▶ Requirements:
Please set down exactly the lines of the listing below from the line containing "before = set(bpy.data.objects)" through the line containing "obj.parent = None", both lines included, leaving out all other lines.

▶ Data block:
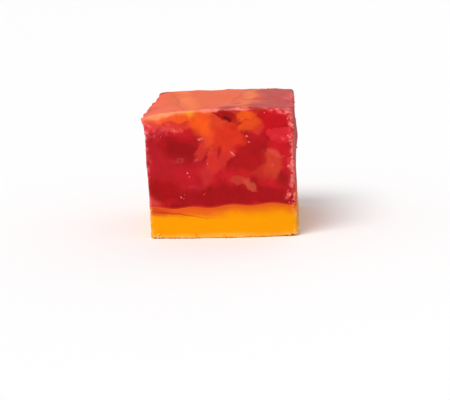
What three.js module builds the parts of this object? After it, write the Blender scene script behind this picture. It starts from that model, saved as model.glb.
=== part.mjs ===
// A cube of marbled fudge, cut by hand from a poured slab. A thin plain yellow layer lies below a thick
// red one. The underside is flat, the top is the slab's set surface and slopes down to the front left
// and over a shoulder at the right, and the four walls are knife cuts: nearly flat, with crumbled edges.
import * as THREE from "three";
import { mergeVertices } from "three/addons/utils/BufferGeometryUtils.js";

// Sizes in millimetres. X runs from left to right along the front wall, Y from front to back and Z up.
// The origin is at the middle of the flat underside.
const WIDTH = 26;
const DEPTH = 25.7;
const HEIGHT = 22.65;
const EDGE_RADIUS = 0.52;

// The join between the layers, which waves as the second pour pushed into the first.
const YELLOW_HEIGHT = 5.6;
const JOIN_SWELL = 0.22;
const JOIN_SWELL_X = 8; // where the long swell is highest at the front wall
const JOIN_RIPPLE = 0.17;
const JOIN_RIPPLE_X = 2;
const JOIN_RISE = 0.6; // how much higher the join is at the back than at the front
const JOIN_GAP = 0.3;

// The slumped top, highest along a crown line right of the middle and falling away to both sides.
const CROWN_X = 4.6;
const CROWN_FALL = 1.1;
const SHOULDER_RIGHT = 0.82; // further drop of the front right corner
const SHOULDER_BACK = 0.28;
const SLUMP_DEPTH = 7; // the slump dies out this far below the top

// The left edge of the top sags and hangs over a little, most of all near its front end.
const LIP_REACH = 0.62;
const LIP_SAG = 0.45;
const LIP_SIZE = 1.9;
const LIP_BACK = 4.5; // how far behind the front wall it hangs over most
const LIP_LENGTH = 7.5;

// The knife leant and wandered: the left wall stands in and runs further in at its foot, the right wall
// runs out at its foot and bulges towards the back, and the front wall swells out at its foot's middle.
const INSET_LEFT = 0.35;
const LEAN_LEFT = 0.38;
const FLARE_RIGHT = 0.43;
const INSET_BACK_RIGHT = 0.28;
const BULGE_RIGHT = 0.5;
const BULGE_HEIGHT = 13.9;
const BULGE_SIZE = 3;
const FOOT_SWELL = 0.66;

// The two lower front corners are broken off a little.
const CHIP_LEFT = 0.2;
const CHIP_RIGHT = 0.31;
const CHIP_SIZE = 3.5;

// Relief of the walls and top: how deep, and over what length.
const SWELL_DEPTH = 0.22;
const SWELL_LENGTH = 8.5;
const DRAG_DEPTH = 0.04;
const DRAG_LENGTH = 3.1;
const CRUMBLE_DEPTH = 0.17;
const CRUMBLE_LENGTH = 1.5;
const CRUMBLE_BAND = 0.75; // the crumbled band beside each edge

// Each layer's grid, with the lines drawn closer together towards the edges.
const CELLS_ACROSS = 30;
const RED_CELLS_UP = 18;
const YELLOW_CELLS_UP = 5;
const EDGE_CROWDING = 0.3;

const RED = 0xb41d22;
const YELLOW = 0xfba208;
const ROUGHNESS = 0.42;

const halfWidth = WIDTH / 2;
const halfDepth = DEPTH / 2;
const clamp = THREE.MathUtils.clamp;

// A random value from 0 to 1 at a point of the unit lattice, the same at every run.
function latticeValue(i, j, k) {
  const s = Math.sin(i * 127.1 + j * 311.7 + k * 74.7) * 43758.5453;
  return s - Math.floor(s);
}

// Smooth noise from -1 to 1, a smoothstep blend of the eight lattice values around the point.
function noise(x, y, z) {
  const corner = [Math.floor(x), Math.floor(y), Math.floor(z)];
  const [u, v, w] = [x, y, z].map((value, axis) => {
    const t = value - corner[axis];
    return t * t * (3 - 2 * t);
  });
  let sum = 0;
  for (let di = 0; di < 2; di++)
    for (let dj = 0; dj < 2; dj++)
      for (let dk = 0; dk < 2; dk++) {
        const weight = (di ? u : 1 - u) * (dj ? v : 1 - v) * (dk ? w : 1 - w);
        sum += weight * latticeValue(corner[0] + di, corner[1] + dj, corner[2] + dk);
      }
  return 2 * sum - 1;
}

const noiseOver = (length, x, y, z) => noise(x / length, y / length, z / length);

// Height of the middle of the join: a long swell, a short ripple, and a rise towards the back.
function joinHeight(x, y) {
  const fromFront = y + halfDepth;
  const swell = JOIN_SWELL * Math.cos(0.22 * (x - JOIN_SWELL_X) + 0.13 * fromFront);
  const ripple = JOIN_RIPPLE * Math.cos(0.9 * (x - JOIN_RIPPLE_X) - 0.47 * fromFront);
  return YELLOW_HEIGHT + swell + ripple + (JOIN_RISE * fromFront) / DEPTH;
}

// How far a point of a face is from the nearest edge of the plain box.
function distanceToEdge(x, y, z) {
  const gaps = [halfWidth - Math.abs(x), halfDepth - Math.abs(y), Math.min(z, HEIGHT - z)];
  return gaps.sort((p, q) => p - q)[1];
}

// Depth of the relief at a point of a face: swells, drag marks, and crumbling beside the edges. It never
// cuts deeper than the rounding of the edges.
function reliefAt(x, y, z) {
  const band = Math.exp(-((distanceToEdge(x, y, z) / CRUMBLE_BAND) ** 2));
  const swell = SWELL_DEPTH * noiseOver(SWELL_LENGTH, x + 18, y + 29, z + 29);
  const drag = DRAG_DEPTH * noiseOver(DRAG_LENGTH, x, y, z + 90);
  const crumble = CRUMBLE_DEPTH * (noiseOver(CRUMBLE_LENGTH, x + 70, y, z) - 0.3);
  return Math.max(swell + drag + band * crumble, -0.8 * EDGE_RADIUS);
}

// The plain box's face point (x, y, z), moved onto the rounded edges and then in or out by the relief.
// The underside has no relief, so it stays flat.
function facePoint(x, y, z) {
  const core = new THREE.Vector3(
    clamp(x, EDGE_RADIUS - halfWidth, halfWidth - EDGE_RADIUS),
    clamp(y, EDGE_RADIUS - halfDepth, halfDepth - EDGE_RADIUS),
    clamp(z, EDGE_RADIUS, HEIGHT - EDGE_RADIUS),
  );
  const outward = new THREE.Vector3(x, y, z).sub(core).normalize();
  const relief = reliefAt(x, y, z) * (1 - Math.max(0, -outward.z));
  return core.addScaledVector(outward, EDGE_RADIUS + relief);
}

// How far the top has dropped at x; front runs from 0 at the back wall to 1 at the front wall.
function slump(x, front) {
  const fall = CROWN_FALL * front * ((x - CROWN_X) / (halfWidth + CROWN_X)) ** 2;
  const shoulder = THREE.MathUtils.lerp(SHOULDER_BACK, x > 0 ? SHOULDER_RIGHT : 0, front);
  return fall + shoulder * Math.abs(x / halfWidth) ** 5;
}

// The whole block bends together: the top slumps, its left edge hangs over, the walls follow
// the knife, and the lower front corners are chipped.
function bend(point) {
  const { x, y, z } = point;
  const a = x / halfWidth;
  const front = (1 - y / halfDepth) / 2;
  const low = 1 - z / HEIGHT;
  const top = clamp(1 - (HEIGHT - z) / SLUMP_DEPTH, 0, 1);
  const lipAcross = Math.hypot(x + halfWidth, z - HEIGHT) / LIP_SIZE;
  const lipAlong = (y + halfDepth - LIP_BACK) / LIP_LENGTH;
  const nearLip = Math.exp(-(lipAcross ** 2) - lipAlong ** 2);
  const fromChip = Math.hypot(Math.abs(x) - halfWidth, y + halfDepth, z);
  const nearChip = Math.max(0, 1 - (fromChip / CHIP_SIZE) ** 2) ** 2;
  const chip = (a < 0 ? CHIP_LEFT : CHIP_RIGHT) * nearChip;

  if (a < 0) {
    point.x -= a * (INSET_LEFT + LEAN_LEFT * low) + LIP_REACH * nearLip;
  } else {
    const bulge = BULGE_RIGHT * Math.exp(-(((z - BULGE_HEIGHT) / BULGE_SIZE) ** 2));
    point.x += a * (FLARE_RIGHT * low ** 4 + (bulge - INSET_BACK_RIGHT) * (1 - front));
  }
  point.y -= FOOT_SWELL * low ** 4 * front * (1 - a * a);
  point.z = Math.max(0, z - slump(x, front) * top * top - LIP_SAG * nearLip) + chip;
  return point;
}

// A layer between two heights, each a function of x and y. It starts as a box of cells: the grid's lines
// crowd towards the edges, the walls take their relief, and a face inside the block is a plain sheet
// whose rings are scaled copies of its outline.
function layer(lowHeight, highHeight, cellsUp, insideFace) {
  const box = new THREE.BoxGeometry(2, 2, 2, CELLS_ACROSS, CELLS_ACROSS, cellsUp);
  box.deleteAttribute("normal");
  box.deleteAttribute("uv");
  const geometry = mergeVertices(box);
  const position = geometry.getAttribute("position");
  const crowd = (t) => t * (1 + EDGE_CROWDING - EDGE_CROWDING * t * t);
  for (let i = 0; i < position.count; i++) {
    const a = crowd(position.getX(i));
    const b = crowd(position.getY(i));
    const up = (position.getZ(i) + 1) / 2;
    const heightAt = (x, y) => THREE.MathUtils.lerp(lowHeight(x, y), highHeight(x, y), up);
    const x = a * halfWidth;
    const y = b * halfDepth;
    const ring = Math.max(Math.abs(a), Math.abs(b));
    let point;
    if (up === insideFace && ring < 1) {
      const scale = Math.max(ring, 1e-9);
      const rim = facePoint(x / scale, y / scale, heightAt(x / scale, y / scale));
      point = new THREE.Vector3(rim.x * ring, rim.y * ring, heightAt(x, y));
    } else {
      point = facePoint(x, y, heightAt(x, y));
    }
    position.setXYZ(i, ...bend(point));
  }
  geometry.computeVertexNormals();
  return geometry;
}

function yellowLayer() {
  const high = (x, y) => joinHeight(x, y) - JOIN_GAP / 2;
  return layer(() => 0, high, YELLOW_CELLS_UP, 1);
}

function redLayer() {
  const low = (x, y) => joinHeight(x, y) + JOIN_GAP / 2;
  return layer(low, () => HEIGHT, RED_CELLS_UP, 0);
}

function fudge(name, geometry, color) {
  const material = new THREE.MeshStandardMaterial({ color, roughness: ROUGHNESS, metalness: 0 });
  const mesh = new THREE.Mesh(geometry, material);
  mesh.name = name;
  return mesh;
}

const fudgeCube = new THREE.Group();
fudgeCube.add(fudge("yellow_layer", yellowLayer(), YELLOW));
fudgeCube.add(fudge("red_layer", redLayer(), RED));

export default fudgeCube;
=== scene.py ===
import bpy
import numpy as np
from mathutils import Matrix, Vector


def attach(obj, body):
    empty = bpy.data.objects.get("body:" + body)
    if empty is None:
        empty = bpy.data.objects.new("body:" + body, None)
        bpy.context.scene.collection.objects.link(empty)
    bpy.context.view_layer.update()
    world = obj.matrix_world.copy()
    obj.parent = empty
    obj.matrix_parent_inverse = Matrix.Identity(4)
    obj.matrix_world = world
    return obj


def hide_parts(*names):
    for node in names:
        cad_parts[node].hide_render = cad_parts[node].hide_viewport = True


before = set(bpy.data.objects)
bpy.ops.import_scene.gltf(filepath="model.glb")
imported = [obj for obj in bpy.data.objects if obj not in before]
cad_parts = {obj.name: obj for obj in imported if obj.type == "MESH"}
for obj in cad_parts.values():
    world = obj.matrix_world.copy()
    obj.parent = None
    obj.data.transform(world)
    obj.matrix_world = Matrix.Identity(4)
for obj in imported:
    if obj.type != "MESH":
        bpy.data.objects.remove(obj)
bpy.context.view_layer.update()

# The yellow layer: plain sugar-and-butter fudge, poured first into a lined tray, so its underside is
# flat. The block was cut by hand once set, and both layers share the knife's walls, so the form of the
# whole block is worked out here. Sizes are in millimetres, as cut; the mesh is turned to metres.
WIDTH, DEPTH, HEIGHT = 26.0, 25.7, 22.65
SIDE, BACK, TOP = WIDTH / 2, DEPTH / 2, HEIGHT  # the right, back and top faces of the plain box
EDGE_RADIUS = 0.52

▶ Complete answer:
before = set(bpy.data.objects)
bpy.ops.import_scene.gltf(filepath="model.glb")
imported = [obj for obj in bpy.data.objects if obj not in before]
cad_parts = {obj.name: obj for obj in imported if obj.type == "MESH"}
for obj in cad_parts.values():
    world = obj.matrix_world.copy()
    obj.parent = None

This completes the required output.